- [Directive]: Beginning at the line that contains "Break this object", reproduce every line to the end of the material without changing any of them.

#### Listed records ####

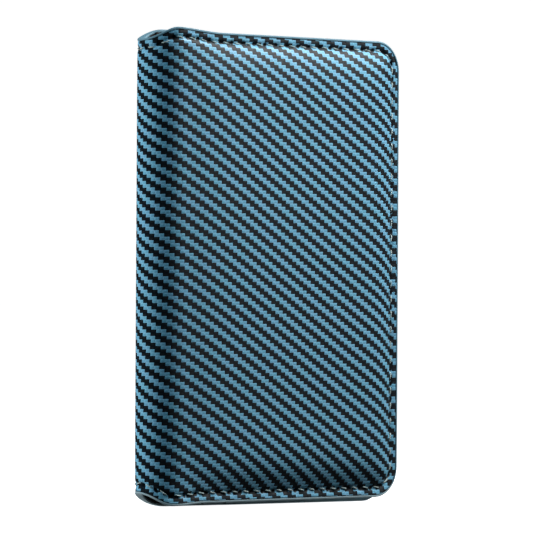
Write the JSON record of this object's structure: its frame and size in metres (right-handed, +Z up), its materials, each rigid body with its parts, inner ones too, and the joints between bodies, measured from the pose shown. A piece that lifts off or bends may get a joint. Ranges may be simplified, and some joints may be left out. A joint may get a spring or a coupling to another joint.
{
  "type": "bifold card wallet",
  "caption": "Slim padded bifold card wallet with a rounded spine, stitched and painted edges and overlapping card slots inside; it opens flat like a book.",
  "frame": {"origin": "on the ground under the middle of the closed wallet, which stands on its lower edges", "axes": "+Z up along the spine, +X from the spine towards the free edges, +Y out of the back cover"},
  "size_m": [0.0796, 0.017, 0.1115],
  "materials": {
    "outer_leather": "satin synthetic leather, blue and black twill print",
    "thread": "pale waxed thread",
    "foam": "soft foam",
    "board": "fibre board",
    "pocket_leather": "matte fine grain",
    "lining": "fine woven lining"
  },
  "bodies": {
    "back_cover": {"back_outer_panel": "outer_leather", "back_foam_pad": "foam", "back_stiffener": "board", "back_pocket_base": "pocket_leather", "back_card_slot_1": "pocket_leather", "back_card_slot_2": "pocket_leather", "back_card_slot_3": "pocket_leather", "back_stitch": "thread"},
    "spine": {"spine_strip": "outer_leather", "spine_lining": "lining", "spine_stitch_top": "thread", "spine_stitch_bottom": "thread"},
    "front_cover": {"front_outer_panel": "outer_leather", "front_foam_pad": "foam", "front_stiffener": "board", "front_pocket_base": "pocket_leather", "front_card_slot_1": "pocket_leather", "front_card_slot_2": "pocket_leather", "front_card_slot_3": "pocket_leather", "front_stitch": "thread"}
  },
  "joints": [
    {"name": "back_fold", "type": "hinge", "parent": "back_cover", "child": "spine", "pos_m": [-0.03703, 0.00357, 0.05575], "axis": [0, 0, -1], "range_deg": [0, 92.55]},
    {"name": "front_fold", "type": "hinge", "parent": "spine", "child": "front_cover", "pos_m": [-0.03662, -0.0056, 0.05575], "axis": [0, 0, -1], "range_deg": [0, 92.55]}
  ],
  "couplings": [
    {"joint": "front_fold", "follows": "back_fold", "ratio": 1}
  ]
}
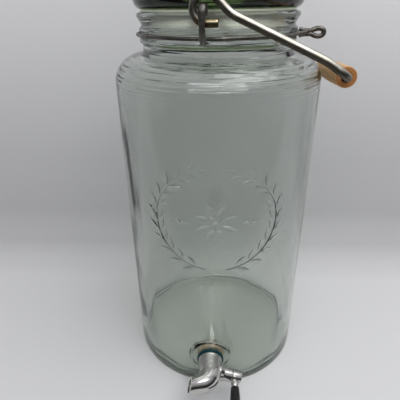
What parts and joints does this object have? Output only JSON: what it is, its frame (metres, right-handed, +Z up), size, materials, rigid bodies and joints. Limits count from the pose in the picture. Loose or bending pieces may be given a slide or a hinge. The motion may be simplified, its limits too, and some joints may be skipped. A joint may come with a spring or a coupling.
{
  "type": "glass jar dispenser with tap",
  "caption": "Cylindrical glass dispenser jar with a wide neck, a lift-off glass lid, a wire bail with a wooden grip and a quarter-turn metal tap near the base.",
  "frame": {"origin": "on the jar's axis, in the plane it stands on", "axes": "+Z up along the jar's axis; the tap looks along -Y; +X is to the right of someone facing the tap"},
  "size_m": [0.2269, 0.266, 0.444],
  "materials": {
    "clear_glass": "pressed clear glass with a faint grey-green tint",
    "green_glass": "thick dark olive-green pressed glass",
    "pale_silicone": "matt translucent white",
    "dark_wire": "weathered grey",
    "satin_steel": "drawn wire, satin",
    "polished_steel": "polished",
    "wood": "turned light hardwood, oiled",
    "teal_silicone": "satin",
    "black_plastic": "satin",
    "black_rubber": "satin"
  },
  "bodies": {
    "jar": {"glass_jar": "clear_glass", "neck_wire": "dark_wire", "front_ear": "dark_wire", "rear_ear": "dark_wire", "outer_washer": "teal_silicone", "inner_washer": "pale_silicone"},
    "lid": {"glass_lid": "green_glass", "lid_gasket": "pale_silicone"},
    "bail": {"handle_wire": "satin_steel"},
    "grip": {"wooden_grip": "wood"},
    "tap": {"tap_body": "polished_steel", "metal_washer": "satin_steel", "lock_nut": "satin_steel"},
    "valve": {"valve_plug": "polished_steel", "plug_ring_inner": "black_rubber", "plug_ring_outer": "black_rubber", "valve_cap": "polished_steel", "cap_screw": "satin_steel", "lever_arm": "polished_steel", "lever_sleeve": "black_plastic"}
  },
  "joints": [
    {"name": "lid_lift", "type": "slide", "parent": "jar", "child": "lid", "axis": [0, 0, 1], "range_m": [0, 0.2]},
    {"name": "handle_swing", "type": "hinge", "parent": "jar", "child": "bail", "pos_m": [0.00248, -0.00032, 0.3895], "axis": [-0.1271, -0.9919, 0], "range_deg": [0, 226]},
    {"name": "grip_spin", "type": "hinge", "parent": "bail", "child": "grip", "pos_m": [0.10931, -0.014, 0.33398], "axis": [0.1266, 0.9881, -0.0872], "continuous": true},
    {"name": "tap_swivel", "type": "hinge", "parent": "jar", "child": "tap", "pos_m": [-0.005, -0.1012, 0.0423], "axis": [0, -1, 0], "range_deg": [0, 108]},
    {"name": "tap_lever", "type": "hinge", "parent": "tap", "child": "valve", "pos_m": [-0.005, -0.1176, 0.0423], "axis": [-0.9511, 0, 0.309], "range_deg": [0, 90]}
  ]
}
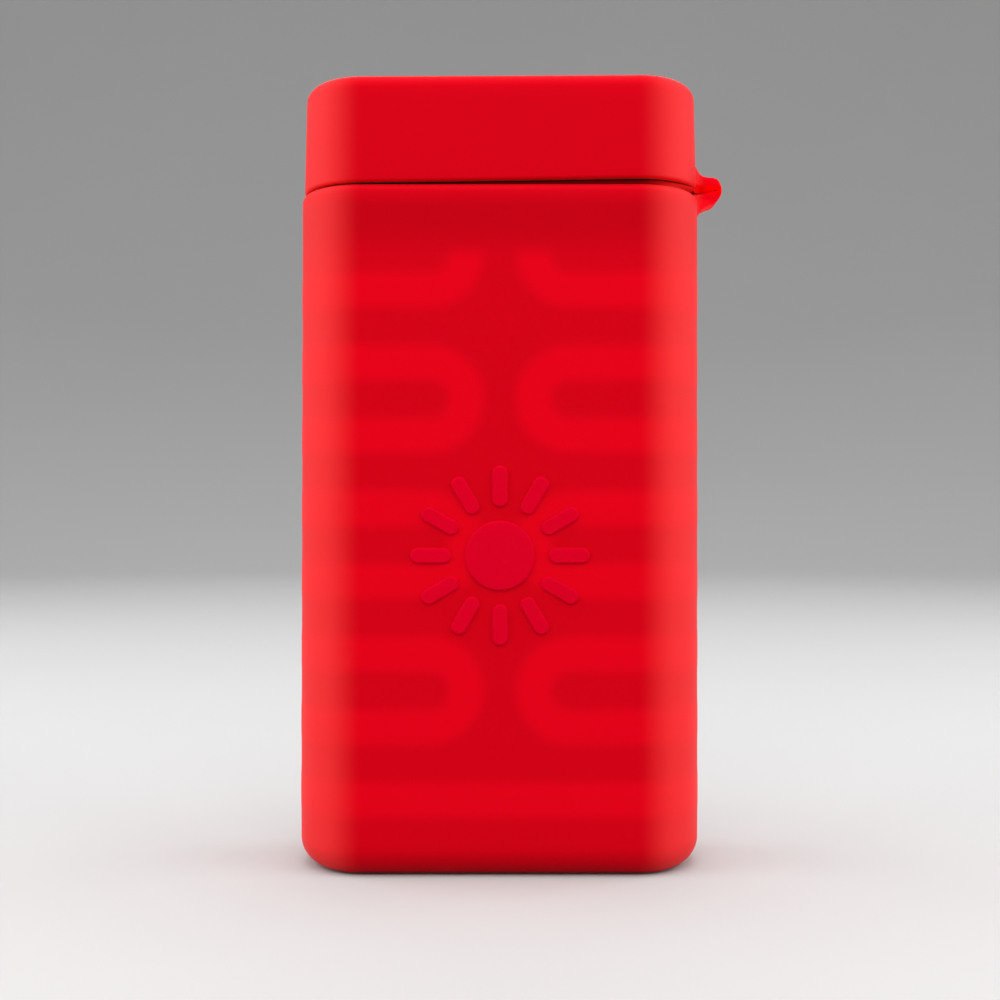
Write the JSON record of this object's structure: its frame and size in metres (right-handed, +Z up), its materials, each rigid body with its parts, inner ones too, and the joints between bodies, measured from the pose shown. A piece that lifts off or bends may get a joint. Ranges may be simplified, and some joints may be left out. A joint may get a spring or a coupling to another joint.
{
  "type": "rechargeable hand warmer",
  "caption": "Pocket hand warmer and power bank in a silicone sleeve, with a hinged silicone cap over its sockets and power button.",
  "frame": {"origin": "middle of the flat face under the sleeve, which the warmer stands on", "axes": "+Z up through the cap, -Y out of the front face with the raised sun, +X towards the cap's hinge"},
  "size_m": [0.0615, 0.0284, 0.113],
  "materials": {
    "silicone": "soft matte, slightly translucent",
    "shell_alloy": "fine blasted",
    "housing_plastic": "fine spark texture",
    "socket_plastic": "moulded",
    "button_plastic": "satin",
    "frame_plastic": "moulded",
    "clear_plastic": "frosted clear",
    "led_body": "moulded",
    "plated_steel": "nickel plated",
    "nickel": "rolled strip",
    "cell_wrap": "shrink wrap",
    "circuit_board": "solder mask",
    "ferrite": "sintered",
    "heating_film": "polyimide film",
    "felt": "felted",
    "red_wire": "silicone insulation",
    "black_wire": "silicone insulation",
    "white_wire": "silicone insulation"
  },
  "bodies": {
    "warmer": {"silicone_sleeve": "silicone", "front_shell": "shell_alloy", "rear_shell": "shell_alloy", "port_housing": "housing_plastic", "base_cap": "housing_plastic", "usb_a_shell": "plated_steel", "usb_a_tongue": "socket_plastic", "usb_c_shell": "plated_steel", "usb_c_tongue": "socket_plastic", "button_switch": "socket_plastic", "light_guide": "clear_plastic", "indicator_led_1": "led_body", "indicator_led_2": "led_body", "indicator_led_3": "led_body", "indicator_led_4": "led_body", "battery_cell_left": "cell_wrap", "battery_cell_right": "cell_wrap", "cell_link_top": "nickel", "cell_link_bottom": "nickel", "battery_tray": "frame_plastic", "main_board": "circuit_board", "charge_chip": "socket_plastic", "boost_coil": "ferrite", "smoothing_capacitor": "plated_steel", "front_heating_film": "heating_film", "rear_heating_film": "heating_film", "front_insulating_pad": "felt", "rear_insulating_pad": "felt", "temperature_sensor": "socket_plastic", "positive_lead": "red_wire", "negative_lead": "black_wire", "front_heater_lead": "white_wire", "rear_heater_lead": "white_wire", "sensor_lead": "white_wire", "base_screw_left": "plated_steel", "base_screw_right": "plated_steel", "board_screw_left": "plated_steel", "board_screw_right": "plated_steel"},
    "cap": {"silicone_cap": "silicone"},
    "button": {"power_button": "button_plastic", "switch_plunger": "frame_plastic"}
  },
  "joints": [
    {"name": "cap_hinge", "type": "hinge", "parent": "warmer", "child": "cap", "pos_m": [0.0327, 0, 0.09848], "axis": [0, 1, 0], "range_deg": [0, 180]},
    {"name": "button_press", "type": "slide", "parent": "warmer", "child": "button", "axis": [0, 0, -1], "range_m": [0, 0.0005], "stiffness_N_per_m": 800}
  ]
}
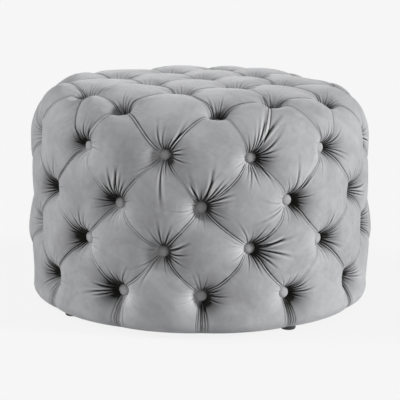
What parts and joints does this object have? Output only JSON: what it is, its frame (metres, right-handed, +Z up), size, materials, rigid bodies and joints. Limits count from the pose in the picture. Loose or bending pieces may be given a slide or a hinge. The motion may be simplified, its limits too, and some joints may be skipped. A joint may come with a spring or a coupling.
{
  "type": "ottoman",
  "caption": "Round upholstered ottoman, deep buttoned in diamonds over its side and top, on short feet.",
  "frame": {"origin": "on the floor under the centre of the ottoman", "axes": "+Z up along the drum's axis, -Y the front that the picture shows a little turned"},
  "size_m": [0.7, 0.7, 0.4722],
  "materials": {
    "velvet": "mid-grey velvet with a short soft pile and a pale sheen at grazing angles",
    "foam": "open-cell upholstery foam, matt",
    "plywood": "unfinished birch plywood",
    "pine": "planed pine",
    "black_cloth": "black spun-bonded dust cover cloth",
    "black_plastic": "satin black moulded plastic",
    "screw_steel": "zinc-plated steel"
  },
  "bodies": {
    "root": {"base_ring": "plywood", "base_screw_1": "screw_steel", "base_screw_2": "screw_steel", "base_screw_3": "screw_steel", "base_screw_4": "screw_steel", "base_screw_5": "screw_steel", "base_screw_6": "screw_steel", "button_edge_1": "velvet", "button_edge_10": "velvet", "button_edge_11": "velvet", "button_edge_12": "velvet", "button_edge_2": "velvet", "button_edge_3": "velvet", "button_edge_4": "velvet", "button_edge_5": "velvet", "button_edge_6": "velvet", "button_edge_7": "velvet", "button_edge_8": "velvet", "button_edge_9": "velvet", "button_top_1": "velvet", "button_top_2": "velvet", "button_top_3": "velvet", "button_top_4": "velvet", "button_top_5": "velvet", "button_top_6": "velvet", "button_top_7": "velvet", "button_top_8": "velvet", "button_top_9": "velvet", "dust_cover": "black_cloth", "foot_1": "black_plastic", "foot_2": "black_plastic", "foot_3": "black_plastic", "foot_4": "black_plastic", "foot_screw_1": "screw_steel", "foot_screw_2": "screw_steel", "foot_screw_3": "screw_steel", "foot_screw_4": "screw_steel", "side_cover_front": "velvet", "side_cover_left": "velvet", "side_cover_right": "velvet", "side_foam": "foam", "side_panel": "plywood", "top_board": "plywood", "top_board_screw_1": "screw_steel", "top_board_screw_2": "screw_steel", "top_board_screw_3": "screw_steel", "top_board_screw_4": "screw_steel", "top_board_screw_5": "screw_steel", "top_board_screw_6": "screw_steel", "top_cover": "velvet", "top_foam": "foam", "upright_1": "pine", "upright_2": "pine", "upright_3": "pine", "upright_4": "pine", "upright_5": "pine", "upright_6": "pine"}
  },
  "joints": []
}
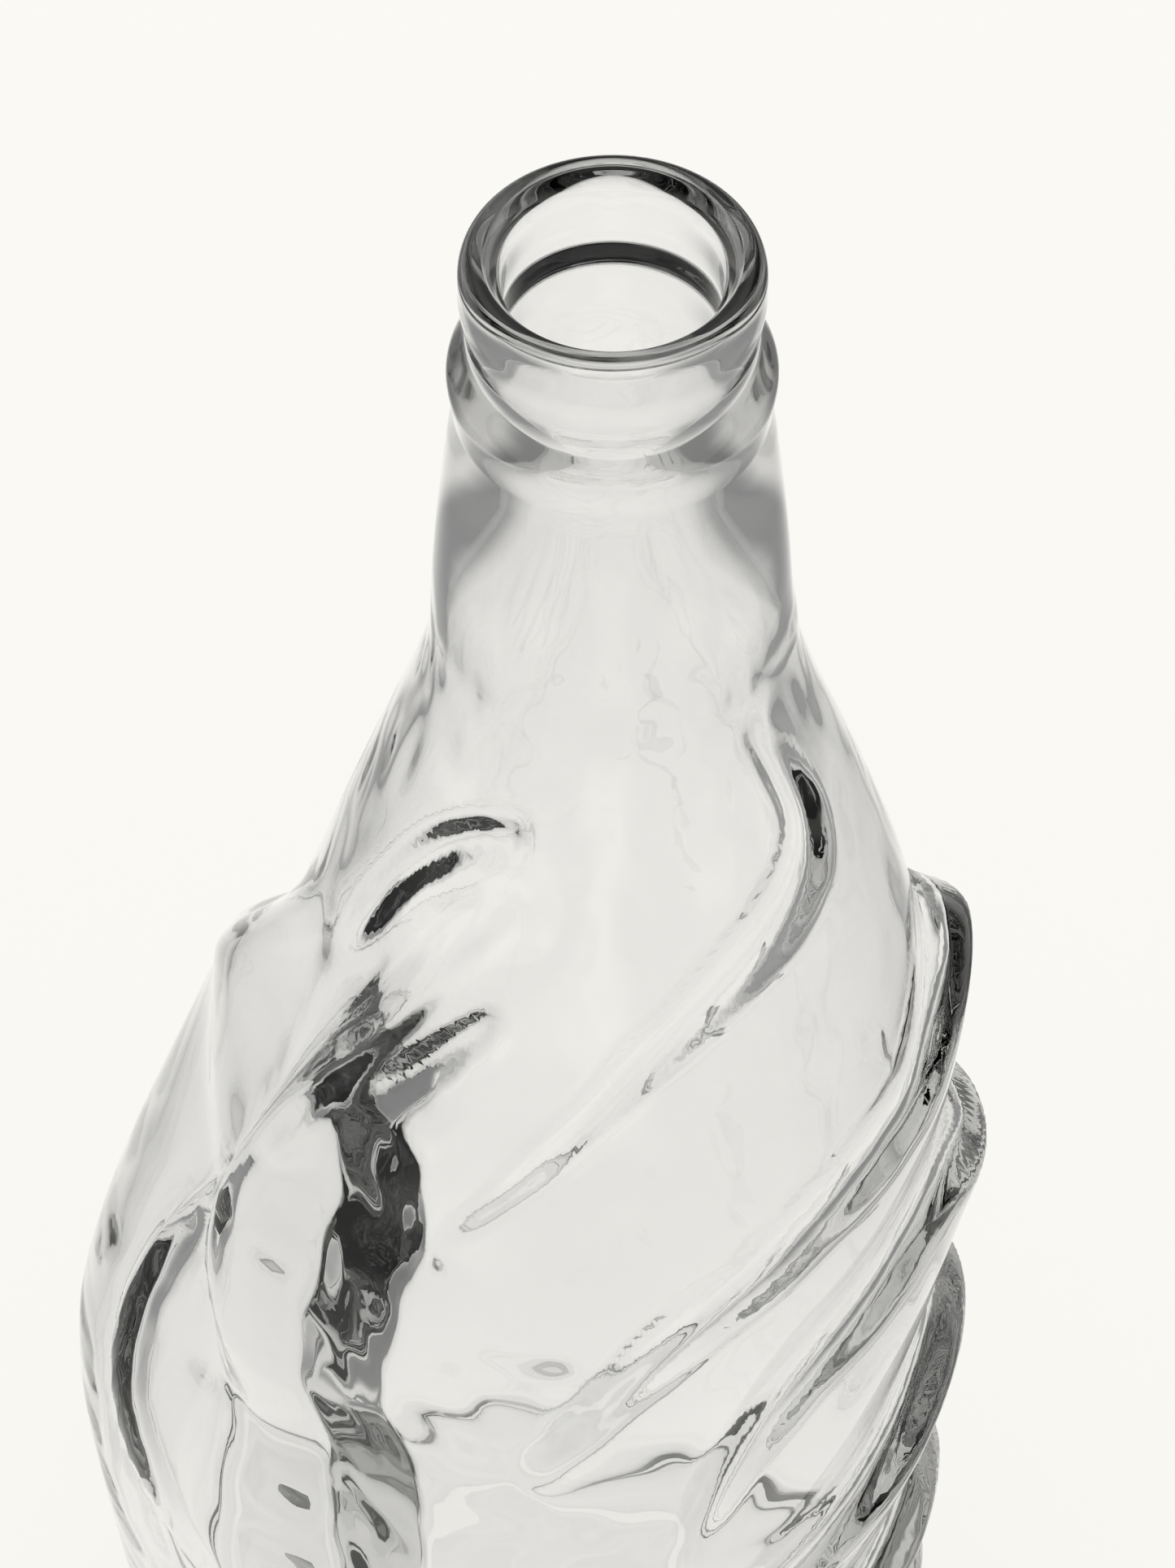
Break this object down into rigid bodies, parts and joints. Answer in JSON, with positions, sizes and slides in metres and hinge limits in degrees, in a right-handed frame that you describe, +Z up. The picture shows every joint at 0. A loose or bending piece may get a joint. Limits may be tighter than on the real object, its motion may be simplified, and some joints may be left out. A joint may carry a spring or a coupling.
{
  "type": "glass soda bottle",
  "caption": "Empty clear glass soda bottle with a crown finish, a slim neck and a lopsided body wrapped in a free-form swirl of ledges.",
  "frame": {"origin": "Centre of the bounding box at its underside, on the surface the bottle stands on. The neck axis stands at x 8.7 mm, y 0.2 mm, because the body bulges to the left.", "axes": "+Z up through the neck, -Y to the front, +X to the right, the side away from the big bulge"},
  "size_m": [0.0882, 0.0724, 0.21],
  "materials": {
    "clear_glass": "smooth clear colourless soda-lime glass"
  },
  "bodies": {
    "root": {"bottle": "clear_glass"}
  },
  "joints": []
}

####

- [Worked answer]:
Break this object down into rigid bodies, parts and joints. Answer in JSON, with positions, sizes and slides in metres and hinge limits in degrees, in a right-handed frame that you describe, +Z up. The picture shows every joint at 0. A loose or bending piece may get a joint. Limits may be tighter than on the real object, its motion may be simplified, and some joints may be left out. A joint may carry a spring or a coupling.
{
  "type": "glass soda bottle",
  "caption": "Empty clear glass soda bottle with a crown finish, a slim neck and a lopsided body wrapped in a free-form swirl of ledges.",
  "frame": {"origin": "Centre of the bounding box at its underside, on the surface the bottle stands on. The neck axis stands at x 8.7 mm, y 0.2 mm, because the body bulges to the left.", "axes": "+Z up through the neck, -Y to the front, +X to the right, the side away from the big bulge"},
  "size_m": [0.0882, 0.0724, 0.21],
  "materials": {
    "clear_glass": "smooth clear colourless soda-lime glass"
  },
  "bodies": {
    "root": {"bottle": "clear_glass"}
  },
  "joints": []
}